NV Energy seeks $30 million in rate cuts in Nevada Oct. 1
RENO — Nevada’s largest utility has filed a request for more than $30 million in rate reductions for ratepayers beginning in October.
Under the request filed with the state Public Utilities Commission, ratepayers in northern Nevada would enjoy about a $24.1 million savings and those in southern Nevada about $6.7 million effective Oct. 1.
Utility President and CEO Doug Cannon says the proposed rate cuts are in addition to earlier rate reductions effective April 1 that will reduce the cost of monthly electric bills about $2.10 for northern Nevada customers using 760 kilowatt hours of power.
Southern Nevada residential electric customers using 1,092 kilowatt hours of electricity a month will see a decrease of $3.88 on their monthly bills.
That reduction is tied to the lower cost of fuel used to produce power at NV Energy’s generating stations. Fuel and purchased power costs are passed through dollar-for-dollar to customers with no profit to the utility.
NV Energy has about 1.4 million customers in Nevada. It’s a subsidiary of Warren Buffet’s Berkshire Hathaway Energy.
Snow returns to Reno-Sparks area and Sierra Nevada
RENO — After an unusually dry and warm February, snow has returned to the Reno-Sparks area and the Sierra Nevada.
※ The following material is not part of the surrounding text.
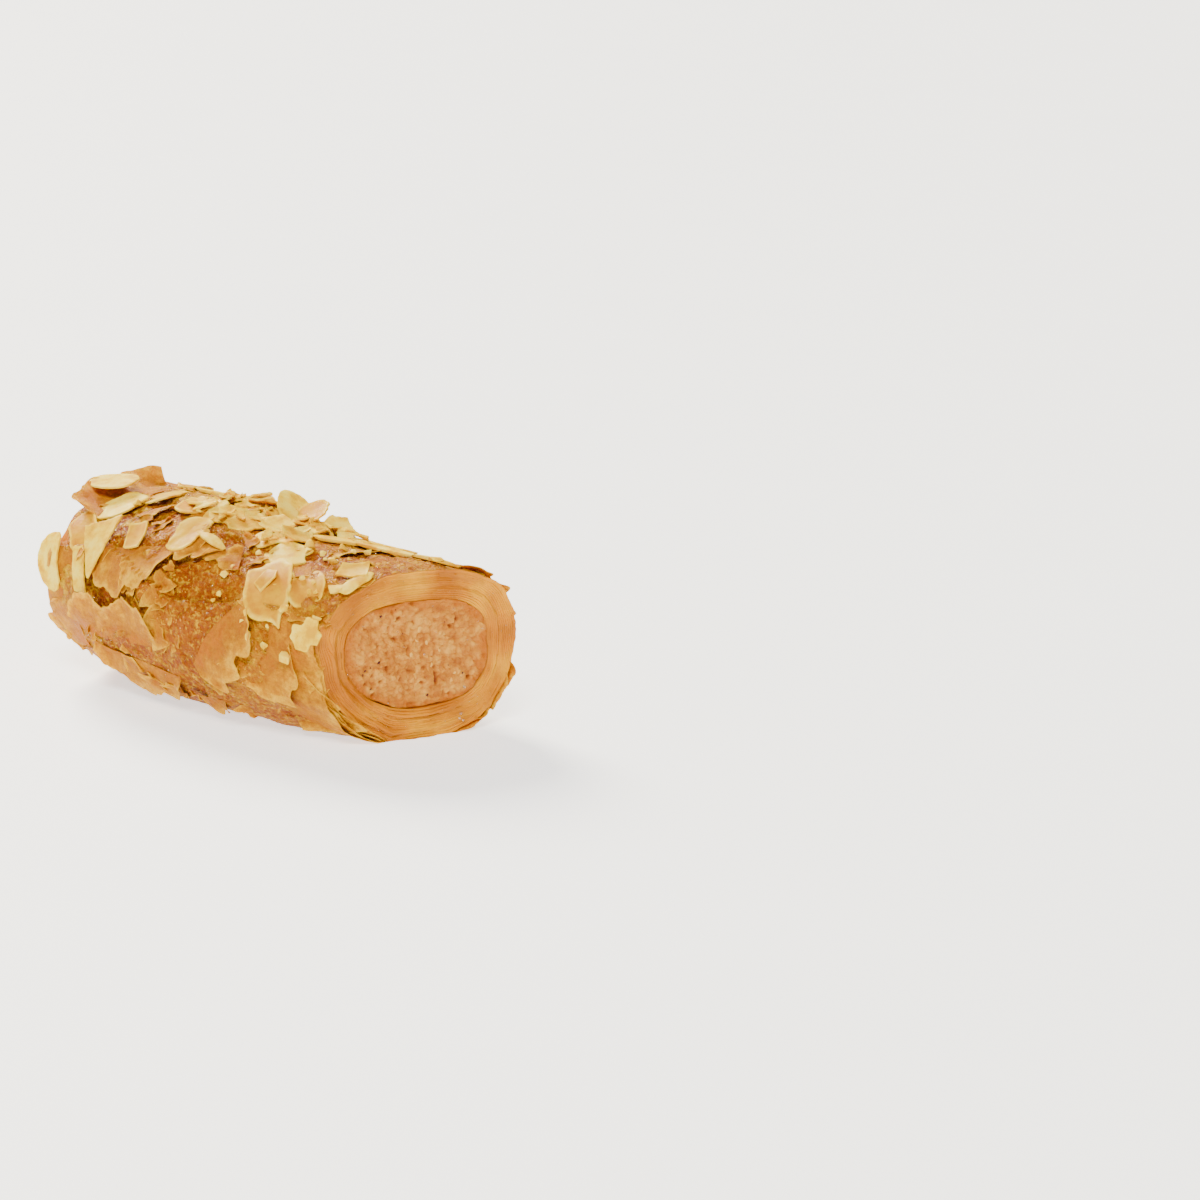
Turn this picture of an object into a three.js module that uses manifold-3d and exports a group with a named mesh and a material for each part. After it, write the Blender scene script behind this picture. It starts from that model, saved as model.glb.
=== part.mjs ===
// An almond snake pastry: a length of filo rolled round an almond paste, cut across at both ends,
// with torn leaves and flaked almonds stuck to its skin.
// Millimetres. X runs along the roll with the oblique cut at +X, -Y is the front flank, Z is up.
// "along" runs from -1 at the far end to 1 at the oblique cut. "around" is an angle in degrees:
// 0 faces +Y, 90 faces up, 180 faces -Y and 270 faces down.
import * as THREE from 'three';
import Module from 'manifold-3d';

const wasm = await Module();
wasm.setup();

// ---- The roll -----------------------------------------------------------------------------------
const ROLL_LENGTH = 93;
const HALF_WIDTH = 25;
const HALF_HEIGHT = 21.8;
const SECTION_POWER = 2.3;
const SIT = 0.94;
const BEND = 2;
const CUT_ANGLE = 22;
const FAR_LIFT = { height: 3, from: 0.35 };

// How the section shrinks toward both ends, and how the front half sags.
const END_SWELL = 2.4;
const NEAR_END = { width: 0.82, dip: 0.03, shift: 0.8, taper: 0.19 };
const FAR_END = { width: 0.9, height: 0.93 };
const SAG = { amount: 0.105, from: -0.3, over: 0.8 };
const NEAR_POWERS = { topRight: 2.25, topLeft: 2.15, bottomLeft: 2.1, bottomRight: 2.35 };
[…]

The National Weather Service in Reno said the storm caused significant travel impacts over Interstate 80 and through the Sierra.
Chain controls were widespread in the Sierra and Lake Tahoe region.
Snow totals by Sunday morning ranged from about 1 foot of new snow at Mt. Rose Ski Tahoe to 1 inch in Spanish Springs.
At the Reno-Tahoe International Airport, about 1.7 inches of snow was reported.
South Lake Tahoe reported 8 inches of snow by mid-morning Sunday.
Mormon crickets reported early this year in northern Nevada
RENO — Mormon crickets, the grasshopper-like insects that pose threats to crops and drivers. are hatching early this year in Northern Nevada.
KRVN-TV reports that the Nevada Department of Agriculture has confirmed some of the earliest hatchings of Mormon crickets in years, with the first reported Feb. 22 in Winnemucca, which is 148 miles (238 kilometers) northeast of Reno.
Mormon crickets pose a safety threat to drivers because they get squished and make roads slick. “”We’ve had accidents reported,” said Jeff Knight, entomologist with the Nevada Department of Agriculture.
Off the roads, outbreak levels of Mormon crickets can devastate farmers’ crops.
Knight recommends that home owners put up a fence that guides crickets around a home.
The crickets are named after Mormon pioneers whose forage and grain fields were devoured by the insects.
The crickets turn up in numerous states across the West, including Nevada, Utah, Idaho and Oregon.
UNR hosts 2nd annual Cybersecurity Conference
RENO — Local and regional industries are gathering at the University of Nevada, Reno to discuss how to face growing challenges in cybersecurity.
Security experts at UNR’s second annual Cybersecurity Conference on Monday planned to address ways to solve security issues and the effects it could have on economic development in Nevada.
Topics include vulnerability analysis, defense against ransomware, cybersecurity in critical infrastructure, interdisciplinary aspects in cybersecurity and security and privacy.
They keynote speaker is Mike Buglewicz, a program director for the U.S. Energy Department’s emergency communication network services division.
Shamik Sengupta, executive director of the University’s Cybersecurity Center, said last year’s event engaged the community and built up communication and partnerships.
“This second conference will continue to provide great insight for students and increase awareness among tomorrow’s leaders by involving them with the best cybersecurity thinkers in our region,” Sengupta said.
The event was scheduled to run from 8 a.m. to 7:30 p.m. at the Joe Crowley Student Union.
UNR to use red crosswalks, bull horns for pedestrian safety
RENO — Campus police are teaming up with students at the University of Nevada, Reno to use red paint and bull horns to alert distracted pedestrians to get off their cell phones and pay attention when crossing the street.
University Police Services and the Associated Students of the University of Nevada say they’ll kick off a new safety campaign Monday by painting red safety zones at crosswalks on Virginia Street from 10th to 15th streets.
White lettering in the zones will say: “Be safe! Look up from your phone in this zone.”
In addition to the crosswalk painting, campus police and student volunteers will be using bull horns to call out distracted pedestrians and encourage them to pay attention.
University Police Chief Todd Renwick says many people tend to blame drivers in vehicle-pedestrian accidents but pedestrian safety is a shared responsibility.
Renwick says getting students to look up from their phones while walking across campus is a real challenge. He says they need a warning that’s “literally in their face.”
He says the hope is if they’ll get the message when they see the sidewalk change color to red if they are looking down at their device.